Ethics & Practice
How Florida Lawyers Can Use AI While Complying with Opinion 24-1
Florida Bar Ethics Opinion 24-1 allows lawyers to use generative AI, but only with safeguards that preserve confidentiality, competence, and client consent. Here’s a plain‑English guide to using AI in Florida practice—what’s allowed, what requires informed consent, and practical steps to stay compliant.

Petrus Systems
Nov 11, 2025
This article summarizes Florida Bar Ethics Opinion 24‑1 (Jan. 19, 2024) for informational purposes only and is not legal advice. Always apply your professional judgment and the Rules Regulating The Florida Bar to your specific matter.
What Opinion 24‑1 Says—in Brief
- AI is permitted with safeguards. Lawyers may use generative AI consistent with duties of confidentiality, competence, and supervision.
- Confidentiality remains paramount. The duty covers all information related to the representation, regardless of whether it is public elsewhere.
- Informed consent may be required. If using a third‑party AI system requires disclosing client information to that third party, obtain the client’s informed consent first.
- “In‑house/private” AI mitigates risk. Using an internal system that does not expose client data to any third party generally does not require informed consent.
- Competence and verification are mandatory. Lawyers are responsible for their work product, must understand the tools they use, and must verify AI outputs (watch for “hallucinations”).
When You Need Informed Consent
You should obtain informed consent before using AI if:
- You will input client‑identifiable or matter‑specific information into a system where the provider can access, store, or use it to train models.
- The tool’s terms of service, data retention, or human review policies could expose the information to anyone outside your firm.
- You cannot configure the tool to disable logging, training, or third‑party processing for your inputs.
You typically do not need informed consent when:
- You use a truly private, in‑house deployment that keeps all inputs and outputs within your firm’s controlled environment, with no third‑party access.
- You use AI for generic, non‑client tasks (e.g., drafting a marketing blurb) that rely on no client or matter information.
Practical Safeguards Checklist
- Prefer private deployments. Use an in‑house model or a vendor offering customer‑owned encryption keys, no training on your data, and disabled logging by default.
- Contract for confidentiality. Ensure your vendor agreement prohibits training on your data, restricts human review, defines retention windows, and provides audit rights.
- Minimize and anonymize. Use hypotheticals, scrub or tokenize identifiers, and share the least information necessary.
- Configure defensively. Turn off chat history, logging, and model training; restrict who can enable integrations that transmit data to external services.
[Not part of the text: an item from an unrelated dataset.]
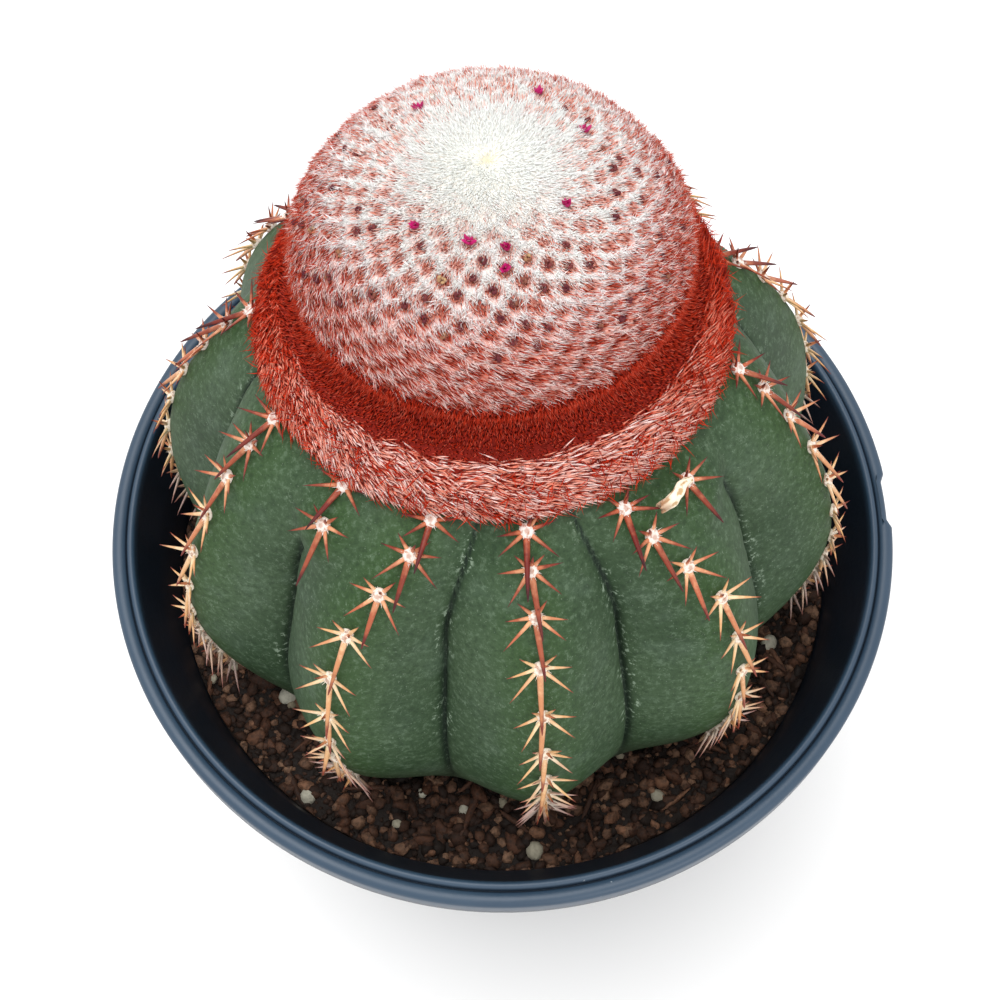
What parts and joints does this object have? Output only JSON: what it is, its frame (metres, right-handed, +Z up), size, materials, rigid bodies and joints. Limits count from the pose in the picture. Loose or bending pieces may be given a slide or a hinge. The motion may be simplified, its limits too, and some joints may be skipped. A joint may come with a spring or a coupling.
{
  "type": "potted turk's cap cactus",
  "caption": "Ribbed globe cactus with a woolly, bristly cap on top and spine clusters down each rib, growing in a round plastic nursery pot of bark mix.",
  "frame": {"origin": "middle of the pot's flat underside, on the surface that it stands on", "axes": "+Z up, along the pot's axis; -Y is the front, and the plant leans slightly towards +Y"},
  "size_m": [0.1546, 0.155, 0.2125],
  "materials": {
    "black nursery plastic": "dark slate, satin moulded plastic",
    "potting mix": "dark granular bark and peat",
    "green skin": "matte waxy plant skin",
    "cap wool and bristles": "dense wool and stiff bristles",
    "spines": "horny, satin"
  },
  "bodies": {
    "root": {"pot": "black nursery plastic", "potting_mix": "potting mix", "stem": "green skin", "cephalium": "cap wool and bristles", "spine_cluster_rib01_1": "spines", "spine_cluster_rib01_2": "spines", "spine_cluster_rib01_3": "spines", "spine_cluster_rib01_4": "spines", "spine_cluster_rib01_5": "spines", "spine_cluster_rib02_1": "spines", "spine_cluster_rib02_2": "spines", "spine_cluster_rib02_3": "spines", "spine_cluster_rib02_4": "spines", "spine_cluster_rib02_5": "spines", "spine_cluster_rib03_1": "spines", "spine_cluster_rib03_2": "spines", "spine_cluster_rib03_3": "spines", "spine_cluster_rib03_4": "spines", "spine_cluster_rib03_5": "spines", "spine_cluster_rib04_1": "spines", "spine_cluster_rib04_2": "spines", "spine_cluster_rib04_3": "spines", "spine_cluster_rib04_4": "spines", "spine_cluster_rib04_5": "spines", "spine_cluster_rib05_1": "spines", "spine_cluster_rib05_2": "spines", "spine_cluster_rib05_3": "spines", "spine_cluster_rib05_4": "spines", "spine_cluster_rib05_5": "spines", "spine_cluster_rib06_1": "spines", "spine_cluster_rib06_2": "spines", "spine_cluster_rib06_3": "spines", "spine_cluster_rib06_4": "spines", "spine_cluster_rib06_5": "spines", "spine_cluster_rib07_1": "spines", "spine_cluster_rib07_2": "spines", "spine_cluster_rib07_3": "spines", "spine_cluster_rib07_4": "spines", "spine_cluster_rib07_5": "spines", "spine_cluster_rib08_1": "spines", "spine_cluster_rib08_2": "spines", "spine_cluster_rib08_3": "spines", "spine_cluster_rib08_4": "spines", "spine_cluster_rib08_5": "spines", "spine_cluster_rib09_1": "spines", "spine_cluster_rib09_2": "spines", "spine_cluster_rib09_3": "spines", "spine_cluster_rib09_4": "spines", "spine_cluster_rib09_5": "spines", "spine_cluster_rib10_1": "spines", "spine_cluster_rib10_2": "spines", "spine_cluster_rib10_3": "spines", "spine_cluster_rib10_4": "spines", "spine_cluster_rib10_5": "spines", "spine_cluster_rib11_1": "spines", "spine_cluster_rib11_2": "spines", "spine_cluster_rib11_3": "spines", "spine_cluster_rib11_4": "spines", "spine_cluster_rib11_5": "spines"}
  },
  "joints": []
}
- Verify outputs. Treat AI like a junior research assistant—cite‑check, Shepardize/KeyCite, and confirm quotations, quotes, and authorities.
- Document your process. Keep a short note in the file: tool used, settings (no‑train/no‑log), what was shared, and the verification performed.
- Train your team. Provide a one‑page SOP on permitted tools, redaction rules, consent steps, and review requirements.
Suggested Engagement Letter Language
You can add language like:
“We may use securely configured artificial intelligence tools to improve efficiency. We will not disclose your confidential information to any third‑party AI provider without your informed consent. Any AI‑assisted work is supervised and verified by an attorney, and you will not be charged for any time required to correct AI‑generated errors.”
Example Workflows (Compliant by Default)
- Research and memo drafting (private model): Use an in‑house model to outline arguments without client identifiers. Verify every citation; attach a source list to your memo.
- Document review and summarization: Upload to a firm‑controlled repository; run AI summarization locally with no external callbacks. Escalate anything ambiguous to attorney review.
- Email and template drafting: Start from non‑client templates. Only insert client facts in a private environment or after consent if using an external tool.
If You Must Use a Public AI Tool
- Explain benefits and risks to the client (storage, training, human review, and potential disclosure).
- Offer alternatives (private workflow; manual drafting).
- Obtain written informed consent naming the provider and the categories of information to be used.
- Configure “no‑train/no‑log” settings and restrict access to the smallest necessary group.
- Verify and cite‑check all outputs before use.
Quick Decision Flow
Does this require client information?
└─ No → Proceed with safeguards (verification still required).
└─ Yes → Will any third party access/store it?
└─ No (in‑house/private) → Proceed; document configuration.
└─ Yes (public/vendor) → Obtain informed consent OR redesign to avoid disclosure.
Bottom Line
Opinion 24‑1 enables Florida lawyers to responsibly use AI. Keep client data confidential, obtain consent when disclosure to a third party is involved, use private deployments where possible, and rigorously verify outputs. Done this way, AI can enhance quality and efficiency—without compromising your ethical obligations.